PROBLEM TO WORK ON
Go from the first line to the line with "return foot + nose - slot" and return those lines verbatim, ends included.

INFORMATION SUPPLIED
☆ ☆ ☆ ☆ ☆ ☆ ☆

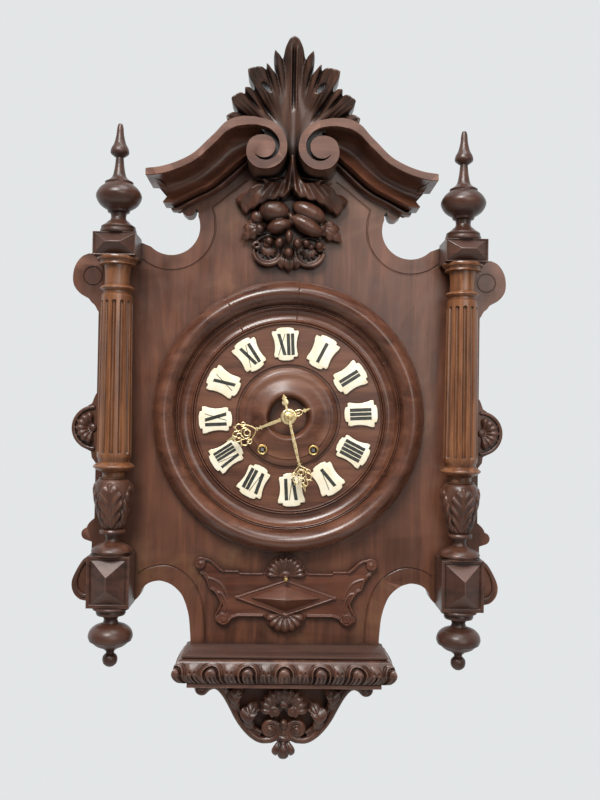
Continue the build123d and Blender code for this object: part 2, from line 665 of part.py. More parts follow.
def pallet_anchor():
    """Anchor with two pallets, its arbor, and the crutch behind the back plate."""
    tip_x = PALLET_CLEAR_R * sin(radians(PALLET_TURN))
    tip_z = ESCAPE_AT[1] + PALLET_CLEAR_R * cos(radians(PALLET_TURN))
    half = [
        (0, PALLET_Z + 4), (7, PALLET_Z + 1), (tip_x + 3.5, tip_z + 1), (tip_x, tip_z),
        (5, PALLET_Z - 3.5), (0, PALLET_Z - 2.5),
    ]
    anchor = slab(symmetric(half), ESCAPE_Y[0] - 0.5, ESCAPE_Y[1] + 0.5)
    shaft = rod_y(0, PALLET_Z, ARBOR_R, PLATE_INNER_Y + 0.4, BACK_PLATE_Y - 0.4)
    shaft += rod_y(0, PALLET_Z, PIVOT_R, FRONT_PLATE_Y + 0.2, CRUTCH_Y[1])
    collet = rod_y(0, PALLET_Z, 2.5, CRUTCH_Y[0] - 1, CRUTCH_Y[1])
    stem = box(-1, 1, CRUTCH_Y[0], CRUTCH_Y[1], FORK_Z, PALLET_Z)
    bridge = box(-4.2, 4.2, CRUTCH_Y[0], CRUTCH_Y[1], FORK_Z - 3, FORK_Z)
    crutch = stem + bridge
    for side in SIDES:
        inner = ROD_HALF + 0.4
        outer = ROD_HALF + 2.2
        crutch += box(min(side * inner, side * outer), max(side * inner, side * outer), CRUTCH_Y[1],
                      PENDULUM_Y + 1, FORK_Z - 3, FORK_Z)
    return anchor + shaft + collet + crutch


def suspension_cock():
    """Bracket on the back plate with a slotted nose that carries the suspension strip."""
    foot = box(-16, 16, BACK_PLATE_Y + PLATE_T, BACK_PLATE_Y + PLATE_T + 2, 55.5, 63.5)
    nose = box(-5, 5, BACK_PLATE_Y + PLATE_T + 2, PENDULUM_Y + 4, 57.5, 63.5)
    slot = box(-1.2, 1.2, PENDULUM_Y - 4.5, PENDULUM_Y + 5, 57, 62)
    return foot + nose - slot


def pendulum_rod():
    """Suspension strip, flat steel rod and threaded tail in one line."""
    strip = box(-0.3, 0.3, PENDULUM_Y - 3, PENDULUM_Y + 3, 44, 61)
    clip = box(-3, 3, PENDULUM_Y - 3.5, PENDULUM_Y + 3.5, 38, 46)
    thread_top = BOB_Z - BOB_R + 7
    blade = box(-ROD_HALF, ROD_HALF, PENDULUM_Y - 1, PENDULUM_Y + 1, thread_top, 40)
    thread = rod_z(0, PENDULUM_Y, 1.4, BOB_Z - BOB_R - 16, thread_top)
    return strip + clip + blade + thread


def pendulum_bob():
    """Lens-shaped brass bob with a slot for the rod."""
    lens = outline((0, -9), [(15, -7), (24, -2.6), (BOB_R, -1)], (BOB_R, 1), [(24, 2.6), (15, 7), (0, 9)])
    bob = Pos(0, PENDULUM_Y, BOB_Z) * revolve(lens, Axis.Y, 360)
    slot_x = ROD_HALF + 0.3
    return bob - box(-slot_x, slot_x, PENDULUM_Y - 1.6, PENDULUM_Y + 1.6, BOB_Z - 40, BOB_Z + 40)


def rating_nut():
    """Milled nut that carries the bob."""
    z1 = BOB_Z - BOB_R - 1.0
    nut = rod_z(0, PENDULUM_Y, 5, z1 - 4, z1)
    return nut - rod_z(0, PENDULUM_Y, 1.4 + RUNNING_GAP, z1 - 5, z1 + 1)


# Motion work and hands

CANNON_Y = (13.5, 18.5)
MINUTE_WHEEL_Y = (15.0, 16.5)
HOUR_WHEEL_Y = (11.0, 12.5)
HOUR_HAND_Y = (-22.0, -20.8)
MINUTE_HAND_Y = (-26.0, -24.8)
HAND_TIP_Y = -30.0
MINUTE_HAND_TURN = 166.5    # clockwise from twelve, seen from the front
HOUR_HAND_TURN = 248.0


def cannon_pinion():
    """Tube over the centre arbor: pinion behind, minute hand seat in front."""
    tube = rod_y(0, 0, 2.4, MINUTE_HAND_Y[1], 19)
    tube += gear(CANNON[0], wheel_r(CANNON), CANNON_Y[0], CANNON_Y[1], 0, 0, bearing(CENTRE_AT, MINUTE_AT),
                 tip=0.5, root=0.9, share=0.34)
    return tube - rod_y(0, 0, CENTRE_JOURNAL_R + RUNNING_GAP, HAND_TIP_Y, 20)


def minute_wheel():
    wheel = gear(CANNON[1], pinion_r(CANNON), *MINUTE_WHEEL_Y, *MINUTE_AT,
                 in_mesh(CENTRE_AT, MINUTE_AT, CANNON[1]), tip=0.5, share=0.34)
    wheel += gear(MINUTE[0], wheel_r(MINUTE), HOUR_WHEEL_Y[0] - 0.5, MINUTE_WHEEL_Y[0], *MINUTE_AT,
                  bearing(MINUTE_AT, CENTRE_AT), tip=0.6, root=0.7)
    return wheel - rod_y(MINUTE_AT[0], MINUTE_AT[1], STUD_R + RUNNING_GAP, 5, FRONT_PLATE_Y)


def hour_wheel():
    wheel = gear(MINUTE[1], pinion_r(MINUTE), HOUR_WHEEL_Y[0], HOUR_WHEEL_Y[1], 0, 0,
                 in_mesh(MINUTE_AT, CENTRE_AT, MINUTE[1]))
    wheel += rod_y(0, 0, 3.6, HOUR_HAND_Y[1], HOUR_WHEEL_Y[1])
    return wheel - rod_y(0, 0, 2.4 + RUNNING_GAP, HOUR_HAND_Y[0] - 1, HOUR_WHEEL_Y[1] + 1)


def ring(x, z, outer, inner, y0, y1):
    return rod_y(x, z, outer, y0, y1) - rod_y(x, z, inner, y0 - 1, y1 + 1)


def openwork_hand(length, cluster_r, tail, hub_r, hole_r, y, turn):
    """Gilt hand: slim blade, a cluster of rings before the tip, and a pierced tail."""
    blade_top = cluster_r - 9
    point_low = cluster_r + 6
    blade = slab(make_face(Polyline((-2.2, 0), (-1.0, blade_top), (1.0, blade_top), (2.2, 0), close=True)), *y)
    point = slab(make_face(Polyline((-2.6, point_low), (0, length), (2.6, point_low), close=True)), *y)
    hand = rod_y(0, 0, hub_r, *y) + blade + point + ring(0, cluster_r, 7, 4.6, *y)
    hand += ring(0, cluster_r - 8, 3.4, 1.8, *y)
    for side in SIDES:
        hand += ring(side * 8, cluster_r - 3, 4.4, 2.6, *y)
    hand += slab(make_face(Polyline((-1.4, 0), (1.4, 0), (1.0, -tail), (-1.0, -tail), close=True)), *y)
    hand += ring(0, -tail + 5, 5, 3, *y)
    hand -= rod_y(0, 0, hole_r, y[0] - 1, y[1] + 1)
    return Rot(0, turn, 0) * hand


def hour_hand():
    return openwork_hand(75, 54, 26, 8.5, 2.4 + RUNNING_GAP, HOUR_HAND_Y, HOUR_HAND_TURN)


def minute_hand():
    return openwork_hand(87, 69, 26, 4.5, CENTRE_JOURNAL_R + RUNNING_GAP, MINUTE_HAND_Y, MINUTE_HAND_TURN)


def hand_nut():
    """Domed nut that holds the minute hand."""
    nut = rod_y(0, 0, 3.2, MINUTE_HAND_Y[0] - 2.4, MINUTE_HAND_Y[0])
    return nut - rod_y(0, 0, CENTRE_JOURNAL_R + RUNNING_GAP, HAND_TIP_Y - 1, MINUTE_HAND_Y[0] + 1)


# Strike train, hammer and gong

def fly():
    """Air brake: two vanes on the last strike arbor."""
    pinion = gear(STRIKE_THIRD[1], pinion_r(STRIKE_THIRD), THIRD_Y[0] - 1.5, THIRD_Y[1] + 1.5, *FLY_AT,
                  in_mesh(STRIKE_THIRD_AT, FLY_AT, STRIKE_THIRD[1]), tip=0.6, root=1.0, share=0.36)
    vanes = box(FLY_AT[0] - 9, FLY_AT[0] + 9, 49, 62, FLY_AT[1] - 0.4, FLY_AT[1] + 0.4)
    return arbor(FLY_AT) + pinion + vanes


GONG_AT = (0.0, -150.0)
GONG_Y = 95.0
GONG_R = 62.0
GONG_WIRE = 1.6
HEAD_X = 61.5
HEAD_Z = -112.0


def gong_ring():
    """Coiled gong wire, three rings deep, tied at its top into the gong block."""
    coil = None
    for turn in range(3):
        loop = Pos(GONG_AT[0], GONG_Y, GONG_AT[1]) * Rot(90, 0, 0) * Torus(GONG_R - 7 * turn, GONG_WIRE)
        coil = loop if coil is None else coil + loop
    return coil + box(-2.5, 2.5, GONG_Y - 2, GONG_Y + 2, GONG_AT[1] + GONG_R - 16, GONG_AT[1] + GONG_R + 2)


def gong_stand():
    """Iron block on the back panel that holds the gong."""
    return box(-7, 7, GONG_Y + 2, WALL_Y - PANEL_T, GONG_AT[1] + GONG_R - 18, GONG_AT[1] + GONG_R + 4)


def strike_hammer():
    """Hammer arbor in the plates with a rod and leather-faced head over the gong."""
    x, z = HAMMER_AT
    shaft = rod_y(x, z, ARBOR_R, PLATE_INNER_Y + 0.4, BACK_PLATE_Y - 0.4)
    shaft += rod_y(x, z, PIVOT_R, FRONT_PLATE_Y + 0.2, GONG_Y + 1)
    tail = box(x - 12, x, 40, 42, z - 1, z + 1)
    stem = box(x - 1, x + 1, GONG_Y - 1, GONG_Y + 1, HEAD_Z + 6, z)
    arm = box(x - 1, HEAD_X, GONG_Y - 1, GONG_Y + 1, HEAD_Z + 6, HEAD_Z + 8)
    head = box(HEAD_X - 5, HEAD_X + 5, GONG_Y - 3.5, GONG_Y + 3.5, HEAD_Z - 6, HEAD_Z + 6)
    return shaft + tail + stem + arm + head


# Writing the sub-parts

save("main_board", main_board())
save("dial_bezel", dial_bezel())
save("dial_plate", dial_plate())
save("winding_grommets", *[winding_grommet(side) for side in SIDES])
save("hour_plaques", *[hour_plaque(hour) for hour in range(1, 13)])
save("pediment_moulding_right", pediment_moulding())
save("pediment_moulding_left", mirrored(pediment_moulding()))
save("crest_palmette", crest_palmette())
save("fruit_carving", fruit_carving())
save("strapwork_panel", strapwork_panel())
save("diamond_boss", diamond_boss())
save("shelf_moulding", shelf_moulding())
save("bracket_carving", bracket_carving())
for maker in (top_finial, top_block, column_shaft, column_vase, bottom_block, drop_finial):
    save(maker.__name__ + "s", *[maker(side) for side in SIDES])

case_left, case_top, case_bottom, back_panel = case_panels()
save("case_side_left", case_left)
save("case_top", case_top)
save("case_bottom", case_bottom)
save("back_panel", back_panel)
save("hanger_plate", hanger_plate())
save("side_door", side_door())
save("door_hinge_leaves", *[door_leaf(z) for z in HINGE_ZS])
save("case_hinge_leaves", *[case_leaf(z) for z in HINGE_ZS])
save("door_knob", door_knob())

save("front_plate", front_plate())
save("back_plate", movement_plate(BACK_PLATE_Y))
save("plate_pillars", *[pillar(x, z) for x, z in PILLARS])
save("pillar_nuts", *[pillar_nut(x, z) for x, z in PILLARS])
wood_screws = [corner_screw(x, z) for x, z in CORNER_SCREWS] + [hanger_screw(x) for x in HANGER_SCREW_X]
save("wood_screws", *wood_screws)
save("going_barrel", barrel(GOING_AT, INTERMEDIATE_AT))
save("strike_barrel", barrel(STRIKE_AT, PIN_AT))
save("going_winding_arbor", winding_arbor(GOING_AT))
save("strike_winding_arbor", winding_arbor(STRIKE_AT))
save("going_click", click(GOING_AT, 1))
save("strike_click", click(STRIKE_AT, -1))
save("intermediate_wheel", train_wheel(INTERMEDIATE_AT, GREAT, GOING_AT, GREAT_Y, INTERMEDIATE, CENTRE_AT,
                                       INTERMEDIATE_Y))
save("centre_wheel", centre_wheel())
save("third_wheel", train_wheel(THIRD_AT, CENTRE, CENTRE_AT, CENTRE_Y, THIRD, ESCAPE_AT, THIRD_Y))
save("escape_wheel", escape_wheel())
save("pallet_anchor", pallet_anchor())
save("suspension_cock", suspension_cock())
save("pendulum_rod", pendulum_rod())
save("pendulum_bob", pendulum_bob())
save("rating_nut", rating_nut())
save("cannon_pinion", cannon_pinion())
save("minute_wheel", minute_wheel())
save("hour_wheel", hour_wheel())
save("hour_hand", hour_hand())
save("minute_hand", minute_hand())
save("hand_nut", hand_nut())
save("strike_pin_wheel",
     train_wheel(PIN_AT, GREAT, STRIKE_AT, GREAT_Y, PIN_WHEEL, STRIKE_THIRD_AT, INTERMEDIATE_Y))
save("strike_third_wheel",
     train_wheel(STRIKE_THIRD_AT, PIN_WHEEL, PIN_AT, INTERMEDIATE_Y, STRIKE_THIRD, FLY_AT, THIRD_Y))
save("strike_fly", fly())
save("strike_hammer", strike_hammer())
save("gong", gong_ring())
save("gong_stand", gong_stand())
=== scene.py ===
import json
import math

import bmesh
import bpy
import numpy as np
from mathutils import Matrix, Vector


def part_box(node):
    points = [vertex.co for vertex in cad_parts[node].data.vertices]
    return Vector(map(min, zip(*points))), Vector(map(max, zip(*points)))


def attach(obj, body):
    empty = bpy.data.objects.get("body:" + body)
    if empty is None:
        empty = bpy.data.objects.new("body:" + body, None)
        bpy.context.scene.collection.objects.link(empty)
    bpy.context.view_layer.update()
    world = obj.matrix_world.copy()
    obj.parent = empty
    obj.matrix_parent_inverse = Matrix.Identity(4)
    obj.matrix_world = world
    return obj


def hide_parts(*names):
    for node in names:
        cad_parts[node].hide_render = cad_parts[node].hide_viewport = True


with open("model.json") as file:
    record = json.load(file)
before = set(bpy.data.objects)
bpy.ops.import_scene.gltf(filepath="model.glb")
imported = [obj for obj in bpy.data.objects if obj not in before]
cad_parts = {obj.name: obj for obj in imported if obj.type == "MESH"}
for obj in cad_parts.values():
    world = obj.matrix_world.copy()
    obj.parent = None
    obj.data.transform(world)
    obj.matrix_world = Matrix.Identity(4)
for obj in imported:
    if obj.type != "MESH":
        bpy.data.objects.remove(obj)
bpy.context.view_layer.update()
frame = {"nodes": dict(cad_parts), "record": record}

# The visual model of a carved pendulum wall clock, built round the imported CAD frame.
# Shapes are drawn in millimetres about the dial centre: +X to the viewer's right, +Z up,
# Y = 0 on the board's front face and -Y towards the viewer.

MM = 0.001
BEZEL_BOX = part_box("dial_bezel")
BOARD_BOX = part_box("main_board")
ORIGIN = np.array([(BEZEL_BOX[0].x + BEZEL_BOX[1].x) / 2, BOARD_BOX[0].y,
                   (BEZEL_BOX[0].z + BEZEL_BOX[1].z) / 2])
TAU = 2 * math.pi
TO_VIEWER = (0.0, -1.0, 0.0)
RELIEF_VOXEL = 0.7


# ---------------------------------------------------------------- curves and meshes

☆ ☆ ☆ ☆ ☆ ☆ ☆

ANSWER TO THIS EXERCISE
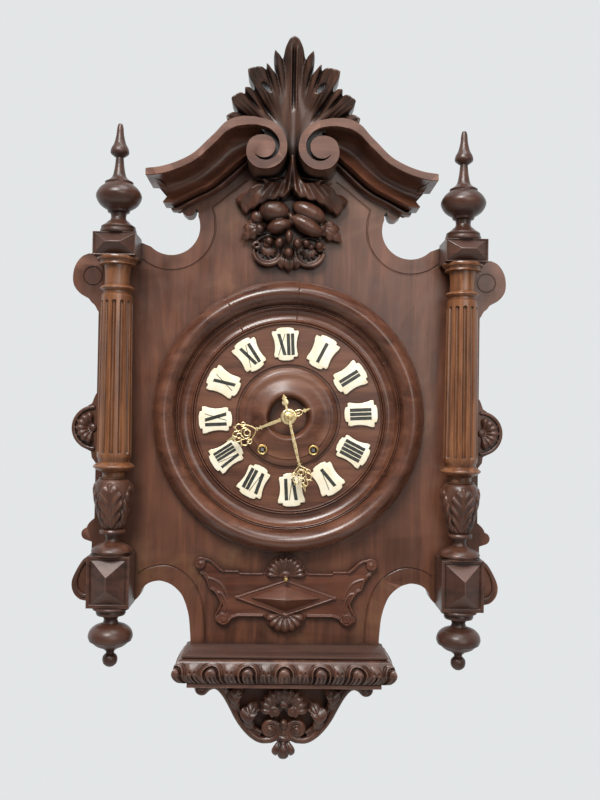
Continue the build123d and Blender code for this object: part 2, from line 665 of part.py. More parts follow.
def pallet_anchor():
    """Anchor with two pallets, its arbor, and the crutch behind the back plate."""
    tip_x = PALLET_CLEAR_R * sin(radians(PALLET_TURN))
    tip_z = ESCAPE_AT[1] + PALLET_CLEAR_R * cos(radians(PALLET_TURN))
    half = [
        (0, PALLET_Z + 4), (7, PALLET_Z + 1), (tip_x + 3.5, tip_z + 1), (tip_x, tip_z),
        (5, PALLET_Z - 3.5), (0, PALLET_Z - 2.5),
    ]
    anchor = slab(symmetric(half), ESCAPE_Y[0] - 0.5, ESCAPE_Y[1] + 0.5)
    shaft = rod_y(0, PALLET_Z, ARBOR_R, PLATE_INNER_Y + 0.4, BACK_PLATE_Y - 0.4)
    shaft += rod_y(0, PALLET_Z, PIVOT_R, FRONT_PLATE_Y + 0.2, CRUTCH_Y[1])
    collet = rod_y(0, PALLET_Z, 2.5, CRUTCH_Y[0] - 1, CRUTCH_Y[1])
    stem = box(-1, 1, CRUTCH_Y[0], CRUTCH_Y[1], FORK_Z, PALLET_Z)
    bridge = box(-4.2, 4.2, CRUTCH_Y[0], CRUTCH_Y[1], FORK_Z - 3, FORK_Z)
    crutch = stem + bridge
    for side in SIDES:
        inner = ROD_HALF + 0.4
        outer = ROD_HALF + 2.2
        crutch += box(min(side * inner, side * outer), max(side * inner, side * outer), CRUTCH_Y[1],
                      PENDULUM_Y + 1, FORK_Z - 3, FORK_Z)
    return anchor + shaft + collet + crutch


def suspension_cock():
    """Bracket on the back plate with a slotted nose that carries the suspension strip."""
    foot = box(-16, 16, BACK_PLATE_Y + PLATE_T, BACK_PLATE_Y + PLATE_T + 2, 55.5, 63.5)
    nose = box(-5, 5, BACK_PLATE_Y + PLATE_T + 2, PENDULUM_Y + 4, 57.5, 63.5)
    slot = box(-1.2, 1.2, PENDULUM_Y - 4.5, PENDULUM_Y + 5, 57, 62)
    return foot + nose - slot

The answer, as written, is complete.